Ms. Julie’s face fell just as Cloud’s brows drew closer to each other. “I’m sorry, Cloud,” she said again. “It’s been five years...I thought you’d already moved on.”
“It’s okay,” he whispered, turning to see her wrinkled hands hold her cup on her knees. “It’s not your fault.” Empty, soulless, but what else could he say? He didn’t want to think, not when anything he thought of only reminded him of his mother. How could you? he wanted to ask. How could you move on, knowing your mother died because of you?
Sighing, he stood up. “I’ve got to go,” Cloud said. “I only dropped by to leave an item. I gotta get back to the Garden, they might need me for something.” He wished he wasn’t being rude. He didn’t mean to be but he had to get away before he felt suffocated with all the memories.
Ms. Julie took the glaring hint very well. With an apologetic smile, she nodded. “I understand,” she said. “Let me walk you to the door.”
“It’s fine, I can do it,” he said, waving his hand to Ms. Julie while he approached the office door with heavy footsteps. “Thanks for the coffee. It was nice seeing you again, Ms. Julie.”
Cloud didn’t even give much of a goodbye to Cara when he finally stepped back out to the afternoon Balamb sun and walked to his borrowed motorbike. The streets were empty, it being that lazy part of the afternoon where everyone was either taking a nap or at work, trying not to fall asleep.
That must have been what convinced him to take the motorcycle for a brief walk around town, initially an aimless refresher of his old home although he’d always known where he was going deep inside him, even if he’d barely been back home at all.

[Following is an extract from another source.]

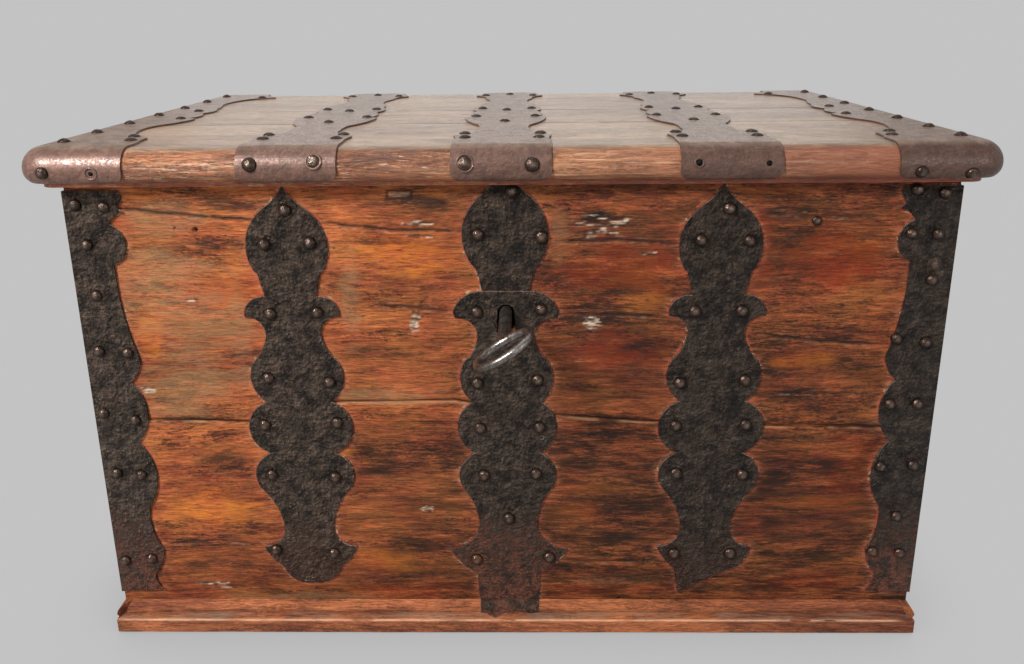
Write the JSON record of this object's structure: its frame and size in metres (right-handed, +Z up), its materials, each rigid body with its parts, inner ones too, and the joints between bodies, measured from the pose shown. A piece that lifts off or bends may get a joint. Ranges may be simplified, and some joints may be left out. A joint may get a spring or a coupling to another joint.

No amount of heartbreak of losing his only family, of stubbornly refusing to see the town because it reminded him of the pain and the loss, would have been able to change that fact. The roads were still familiar, and his feet knew their way.
When he looked up from the cobblestones, he thought his house hadn’t changed at all. It was still the same white walls, the same herbs in the porch, the same number of steps leading up to the dark-painted door. Standing there, it was almost too easy to imagine his mother cooking lunch or wiping the table with a wet rag in preparation for Cloud’s weekend return. All he needed to do was to knock, really, and it would all come to life.
But the door had opened, and when it did, the noise of the television seeped through while a man not much older than him received him with a curious, “Hello?” a baby in his arms. “How can I help you?” he asked.
Inside, a boy laughed and the voice of a woman asking him to tone down answered in reply. Cloud suddenly felt embarrassed to be intruding such a domestic life, worlds away from his own, and shifted on his own feet, trying to hide his face by looking down to the man’s shoes. What had he done? What was he thinking? “Sorry, it’s a wrong number.”
The man didn’t volunteer much help after. With a diplomatic nod, he stepped back through his door and shut it.
And just like that, the house was Cloud’s mother’s home again. Cloud’s eyes lingered on the facade for a moment too long before he sighed and gave up on his past, dropping his gaze and his shoulders. Nothing to see here anymore…
He turned around and swung a leg over the motorbike so he could kick its stand and start the engine. His fingers wrapped knowingly around the grips while he adjusted his place on its seat. It was time to go home.